Something to fill the page while I taste these 2009s. These babies. Just born, not yet even allowed their own bottle. Still in the warmth of the barrel. Breast feeding in the chai.
Asking a wine merchant if he can taste is a bit like asking a bloke if he can drive: you’re only going to get one answer (and yes, I reckon I can taste, and reckon I’m particularly good at young wines: it’s what I do most of). Indeed most of us can. There’s maybe one in a thousand who can taste like a dog can smell, and one in a thousand who can’t even smell the dog, but I believe the other 998 of us are pretty much the same in terms of what we can smell and taste. The trick is twofold: to be able to register that taste in one’s mind, to be able to compare it with others – to file it, if you like – and to be able to express it.
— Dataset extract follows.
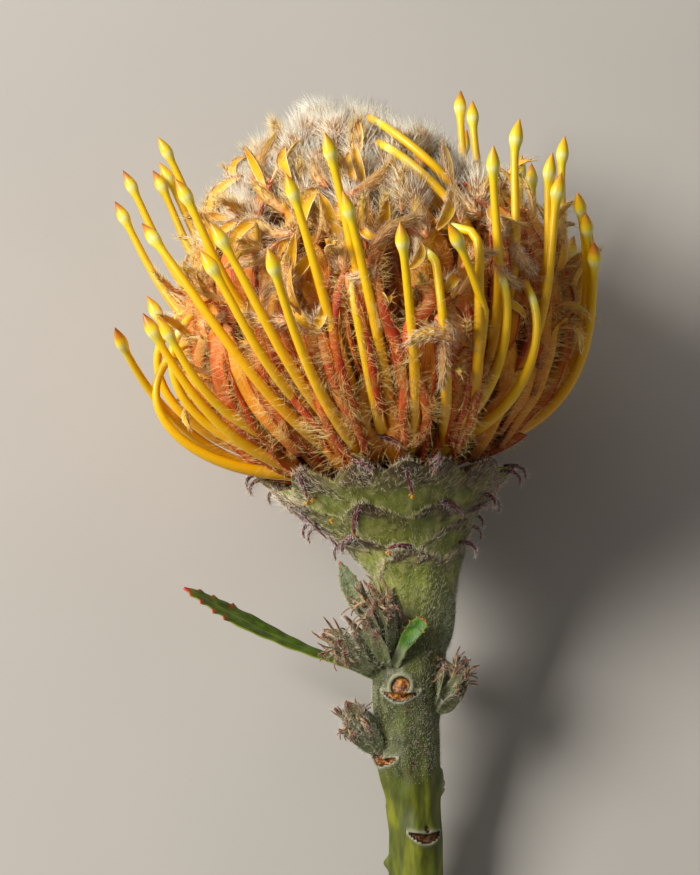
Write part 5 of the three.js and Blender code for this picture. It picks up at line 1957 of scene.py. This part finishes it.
    def _pollen(self, rng: Rng) -> None:
        """Clumps of pollen grains where styles have brushed the bracts.

        Args:
            rng: for the draws.
        """
        turns = np.linspace(0, 2 * math.pi, 6, endpoint=False)
        level = np.linspace(-0.98, 0.98, 5)[:, None]
        wide = np.sqrt(1 - level**2)
        ball = np.stack(np.broadcast_arrays(wide * np.cos(turns), wide * np.sin(turns), level), axis=-1)
        mould = Mould()
        for x, z, clear in POLLEN_SPOTS:
            middle = stem_point(*self._seen(np.array([x]), np.array([z]), clear - 0.1))
            centres = middle + rng.normal(0, 0.28, (9, 3))
            size = rng.uniform(0.12, 0.26, 9)[:, None, None, None]
            mould.shells(centres[:, None, None] + size * ball)
        mould.cast("pollen_grains", POLLEN, "stem", "stem")


# ---- leaves
@dataclass
class Leaf:
    """One leaf along its midrib, with teeth near its tip and a coat of hairs if it is a young one."""

    name: str
    midrib: tuple
    widths: tuple  # share of the length and half-width there
    face: tuple[float, float, float]
    finish: Finish
    teeth: tuple = ()  # share of the length, and 1 for one margin or -1 for the other
    tooth: float = 1.0
    trough: float = 0.35
    rows: int = 120
    thick: float = 0.6
    hairs: int = 0
    slot: str = "leaf"
    # over the columns from one margin to the other, for a tooth on the last one
    tooth_bump: tuple = (0, 0, 0, 0, 0, 0, 0.3, 0.6, 1)
    tooth_red: tuple = (0, 0, 0, 0, 0, 0, 0.2, 0.6, 1)

    def build(self) -> None:
        """Casts the leaf: its midrib as a smooth curve, its widths along it, and a bump for each tooth."""
        share = np.linspace(0, 1, self.rows)
        centres = smooth_curve(self.midrib, share)[None]
        half = table(self.widths, share)
        red, bump = np.zeros((2, self.rows, len(self.tooth_bump)))
        for place, side in self.teeth:
            gap = share - place
            reach = np.clip(1 - np.abs(gap) / np.where(gap > 0, 0.008, 0.03), 0, 1)
            near = min(self.tooth, 1.0) * np.exp(-((gap / 0.01) ** 2))
            bump += np.outer(reach, self.tooth_bump[::side]) * side
            red = np.maximum(red, np.outer(near, self.tooth_red[::side]))
        red = np.maximum(red, rise(share, 0.955, 0.985)[:, None])
        red, bump = (np.concatenate([face, face[:, ::-1]], axis=1) for face in (red, bump))
        towards = np.cross(np.gradient(centres, axis=1), self.face)
        blades = Blades(centres, towards, half[None], self.trough, self.thick, columns=9)
        sideways, _ = frames(centres, towards)
        jut = self.tooth * (0.45 + 0.16 * half[:, None]) * bump
        grid = blades.grid() + sideways[:, :, None] * jut[..., None]
        grid[..., 2] += 0.12 * ripple(grid, 5.0, 17)
        mould = Mould("red")
        blades.add_to(mould, grid, red=red)
        mould.cast(self.name, self.finish, self.slot, self.name)
        if self.hairs:
            for_place, for_way, for_length = (np.random.default_rng(seed) for seed in (61, 62, 63))
            place, normal, along = scatter(grid, self.hairs, for_place, (0.02, 0.98), (0.0, 1.0))
            way = unit(0.5 * normal + 0.6 * along + for_way.normal(0, 0.4, normal.shape))
            wool = Mould()
            wool.hairs(place, way, for_length.uniform(0.4, 1.3, self.hairs), 0.035)
            wool.cast(f"{self.name}_wool", SHOOT_WOOL, self.slot, self.name)


LEAVES = (
    Leaf(
        "leaf_long",
        ((-3.2, 1.2, -41.8), (-12, 1.6, -38.2), (-21, 2.2, -34.8), (-32, 2, -29.6), (-44, 1, -22.6)),
        ((0, 1.3), (0.2, 1.5), (0.45, 2.8), (0.66, 3.9), (0.8, 3.4), (0.92, 2.0), (1, 0.3)),
        (0.4, -0.36, 0.84), LeafSkin(),
        ((0.96, -1), (0.93, 1), (0.9, -1), (0.86, 1), (0.83, -1), (0.76, 1), (0.77, -1)), 1.25, 0.22, 220,
    ),
    Leaf(
        "leaf_grey",
        ((-3.4, -4.2, -30.4), (-7.6, -5.8, -24.4), (-11.2, -5.2, -16.8)),
        ((0, 1.1), (0.4, 2.1), (0.72, 1.9), (1, 0.25)),
        (-0.12, -0.98, -0.12), LeafSkin("leaf_grey_skin", 0.6, GREY_TONES),
        ((0.9, 1), (0.84, -1), (0.74, 1), (0.66, -1), (0.58, 1)), 0.45, hairs=900,
    ),
    Leaf(
        "leaf_front",
        ((0.2, -7.0, -38.2), (1.8, -9.6, -34.4), (3.8, -10.6, -31.2), (6.4, -10.4, -28.4)),
        ((0, 1.2), (0.4, 1.15), (0.6, 1.7), (0.82, 1.9), (0.94, 1.5), (1, 0.6)),
        (0.1, -0.9, 0.4), LeafSkin("leaf_front_skin", tones=("#1f4a0a", "#3c7a14", "#6aa028"), stalk=0.5),
        ((0.95, 1), (0.95, -1), (0.84, 1), (0.82, -1), (0.7, -1)), 0.8, 0.7, hairs=260,
    ),
    Leaf(
        "scale_right",
        ((8.0, -3.8, -38.6), (10.8, -4.4, -32), (11.6, -4.4, -26), (10.4, -4.0, -19.6)),
        ((0, 1.4), (0.3, 2.4), (0.7, 2.1), (1, 0.4)),
        (0.55, -0.85, 0), LeafSkin("scale_skin", 0.6, GREY_TONES),
        trough=-0.7, thick=1.0, hairs=1500, slot="shoot",
    ),
)


# ---- side shoots
@dataclass
class Shoot:
    """A side shoot: broad woolly leaflets round a short axis, with a tuft of curly tips at its end."""

    name: str
    base: tuple[float, float, float]
    tip: tuple[float, float, float]
    count: int
    spread: float
    seed: int

    def build(self) -> None:
        """Casts the leaflets, the curly tips and the wool."""
        rng = np.random.default_rng(self.seed)
        start = np.array(self.base)
        reach = float(np.linalg.norm(self.tip - start))
        axis = unit(self.tip - start)
        i = np.arange(self.count)
        share = (i / self.count)[:, None]
        away = self._round(axis, i * 2.4 + rng.normal(0, 0.2, self.count))
        foot = start + axis * reach * (0.42 - 0.4 * share) + away * (0.8 + 0.5 * share)
        way = unit(axis + away * (0.12 + 0.42 * share) * self.spread / 3.6)
        length = reach * rng.uniform(0.52, 0.7, self.count)
        leaflets = curled_boats(
            foot, way, np.cross(way, away), length, rng.uniform(1.4, 2.0, self.count),
            rng.uniform(-0.75, 0.25, self.count), 1.0, rows=16, thick=0.5,
        )
        many, each = 3 * self.count, (3 * self.count, 1)
        off = self._round(axis, rng.uniform(0, 2 * math.pi, many))
        root = start + axis * reach * rng.uniform(0.55, 0.8, each) + off * rng.uniform(0.2, 1.8, each)
        course = unit(axis * 0.8 + off * rng.uniform(0.2, 1.1, each) + rng.normal(0, 0.2, (many, 3)))
        tips = curled_boats(
            root, course, np.cross(course, off), rng.uniform(0.24, 0.42, many) * reach,
            rng.uniform(0.22, 0.4, many), rng.normal(0.9, 1.9, many), 0.9, rows=14,
        )
        mould, wool = Mould("back", "tip"), Mould()
        for blades, mark, hairs, longest in ((leaflets, 0.0, 190, 1.7), (tips, 1.0, 70, 1.0)):
            grid, count = blades.grid(), hairs * self.count
            blades.add_to(mould, grid, tip=mark)
            wool.fleece(rng, grid, count, (0.02, 1.0), (0.0, 1.0), (0.6, 0.7, 0, 0.4), (0.5, longest), 0.036)
        mould.cast(self.name, SHOOT_SKIN, "shoot", self.name)
        wool.cast(f"{self.name}_wool", SHOOT_WOOL, "shoot", self.name)

    @staticmethod
    def _round(axis: Array, angle: Array) -> Array:
        """Directions square to an axis at the given angles round it."""
        side = unit(np.cross(axis, np.array([0.2, 1.0, 0.1])))
        return np.cos(angle)[:, None] * side + np.sin(angle)[:, None] * np.cross(axis, side)


SHOOTS = (
    Shoot("shoot_upper", (-0.6, -5.6, -38.5), (-4.6, -10.0, -21.5), 20, 3.8, 51),
    Shoot("shoot_left", (-2.2, -4.6, -40), (-14.0, -6.8, -31.4), 16, 3.2, 52),
    Shoot("shoot_lower", (-2.0, -3.4, -57.4), (-9.8, -5.4, -46.8), 15, 3.0, 53),
    Shoot("shoot_right", (8.8, -3.2, -48.6), (15.2, -4.4, -37.4), 15, 2.8, 54),
    Shoot("shoot_far", (2.8, 6.2, -45.8), (0.4, 12, -33.5), 14, 2.9, 55),
)


# ---- table, lights and camera
@dataclass
class Studio:
    """A pale table, soft lights and a camera that looks down on the bloom at the photograph's angle."""

    lens: float = 100.0
    table_half: float = 4.0
    quads: int = 8
    room_light: float = 0.14
    aim: tuple[float, float, float] = (-3.0, 0.0, 20.0)
    # name, upright place in millimetres, size in metres, power in watts, colour
    lights: tuple = (
        ("key", (-800, -660, 380), 0.5, 16.5, (1.0, 0.97, 0.92)),
        ("fill", (420, -420, 60), 0.8, 0.24, (1.0, 0.98, 0.96)),
        ("rim", (-500, -200, 840), 0.6, 1.7, (1.0, 0.98, 0.95)),
    )

    def build(self) -> None:
        """Sets up the table, the lights and the camera."""
        self._table()
        for name, place, size, power, colour in self.lights:
            lamp = bpy.data.lights.new(name, "AREA")
            lamp.size, lamp.energy, lamp.color = size, power, colour
            self._set_up(name, lamp, np.array(place, dtype=float), np.array(self.aim))
        world = bpy.data.worlds.new("room")
        world.use_nodes = True
        background = world.node_tree.nodes["Background"]
        background.inputs["Color"].default_value = (1.0, 0.98, 0.95, 1.0)
        background.inputs["Strength"].default_value = self.room_light
        bpy.context.scene.world = world
        bpy.context.scene.view_settings.view_transform = "Standard"
        data = bpy.data.cameras.new("camera")
        data.lens, data.sensor_width = self.lens, 36.0
        data.clip_start, data.clip_end = 0.01, 20.0
        eye = np.array([VIEW_CENTRE[0], -VIEW_DISTANCE, VIEW_CENTRE[1]])
        bpy.context.scene.camera = self._set_up("camera", data, eye, eye * (1, 0, 1))

    def _table(self) -> None:
        """The table: a flat square sheet of quads under the bloom."""
        steps = np.linspace(-self.table_half, self.table_half, self.quads + 1)
        x, y = np.meshgrid(steps, steps, indexing="ij")
        points = np.stack([x, y, np.zeros_like(x)], axis=-1).reshape(-1, 3)
        ids = np.arange(x.size).reshape(x.shape)
        quads = np.stack([ids[:-1, :-1], ids[1:, :-1], ids[1:, 1:], ids[:-1, 1:]], axis=-1).reshape(-1, 4)
        mesh = bpy.data.meshes.new("table_top")
        mesh.from_pydata(points.tolist(), [], quads.tolist())
        mesh.materials.append(PALE_TABLE.material())
        top = bpy.data.objects.new("table_top", mesh)
        bpy.context.scene.collection.objects.link(top)

    @staticmethod
    def _set_up(name: str, data: bpy.types.ID, place: Array, target: Array) -> bpy.types.Object:
        """Stands a light or a camera at one upright place and turns it to another, with the stem upright.

        Args:
            name: the object's name.
            data: the light or camera.
            place: where it stands, in upright millimetres.
            target: what it looks at.

        Returns:
            The object.
        """
        eye = lay_down(place)
        back = unit(eye - lay_down(target))
        right = unit(np.cross([0.0, math.cos(REST_TILT), math.sin(REST_TILT)], back))
        rows = np.stack([right, np.cross(back, right), back, eye], axis=1)
        body = bpy.data.objects.new(name, data)
        body.matrix_world = Matrix([*rows.tolist(), [0.0, 0.0, 0.0, 1.0]])
        bpy.context.scene.collection.objects.link(body)
        return body


def main() -> None:
    """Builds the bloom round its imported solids, and writes how large it came out."""
    logging.basicConfig(level=logging.INFO, format="%(message)s")
    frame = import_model()
    log.info("solids: %s", ", ".join(sorted(frame["nodes"])))
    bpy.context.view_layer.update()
    form = HeadForm()
    layout = StyleSet(form)
    lanes = layout.lanes()
    bloom = (Styles(layout), OpenFlorets(layout, form, lanes), Crown(form, lanes), Stem(), *LEAVES, *SHOOTS)
    for part in (*bloom, Studio()):
        part.build()


if __name__ == "__main__":
    main()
I first started learning about wine in 1995, in Chablis. Lager was much more my thing in those days (we’ll maybe get back to the ignorance of youth) but once a week I’d take a dozen or so wealthy Americans to a winery in Chablis for a tour. At first this was just a translation job – much easier than learning the whole shebang – but I was hooked fairly quickly, initially more with the process than the product. As love with the product blossomed and bloomed I ended up asking more questions for myself than the punters.
Wine is a living thing: it’s more than just liquid that tastes nice and gets you pissed. And you can take this as far as you like: I’d argue that some have a soul, for instance. Taste something truly transcendental and you have to go beyond the science. But the point here is description, and comparison. My Chablisien host would often compare wines with humans, with men and women, and this was most relevant when discussing the age and development of a wine.
The virtues of young wine are the virtues of young men, of children: energy, life, charm. But a young wine can equally be clumsy, inexpressive, simple. The virtues of a mature wine are those of the mature: sophistication, class, delicacy. I might not be up the stairs as quickly as I used to be, but I’m about three times as clever as I was when I was twenty.
So, whilst the 1959 1st growths I tasted in December last year were at or around their peak from an intellectual point of view (though a couple of bottles were maybe walking with a zimmer), the 2009s I’m tasting now are right at the other end of the scale. Not even learning to walk yet, not even crawling. And I’ve got to pick the future bus-drivers from the future rocket scientists. Brilliant.
We’ve a head start in that we know which chateaux have the best vineyards, which chateaux have the ability to produce, and the track record of producing, the rocket science, the beauty: herewith the flaw in tasting very young wine blind. Lafite-Rothschild, for instance, is often rather subdued at this stage. Not the legs-open upskirt flash that Mouton can be. But concentrate, and the class of Lafite slowly rises through the air above the liquid in your glass. Knowing what you’re tasting gives you an advantage when making such a tricky call at such a young age. You can eliminate some of the hide-and-seek that young wines can play.
So, eight or ten chateau visits a day for five days. We’ll come in at about 300 wines for the week if past experience is anything to go by. Hard work, but tasting so many wines in such a focussed timescale really sharpens the palate. By Monday afternoon we’ll be in tune with the vintage. By Friday afternoon all I’ll want for the rest of my life is cold lager but this will pass. Reports to follow, with the sad caveat that, as yet, it doesn’t really matter what I think of these wines and, given that the top kit will almost exclusively be bought by speculators, it doesn’t really matter what they taste like at all for the moment…
But what gets me going about tasting a young vintage, be it Bordeaux, Burgundy, Barolo or whatever, is the birth, the creation. Chateaux, negociants, merchants & the buyers of 2009 clarets are most likely going to make money out of them and, this being Bordeaux, this is very much the idea. This is the way of the world. What I’ll be focussing on, though – enjoying, witnessing – is the beginning of something special. If I live long enough and somehow make a few quid then I hope to be able to taste and drink these wines when mature. That I will have seen them as infants, as babies, will make that all the more satisfying.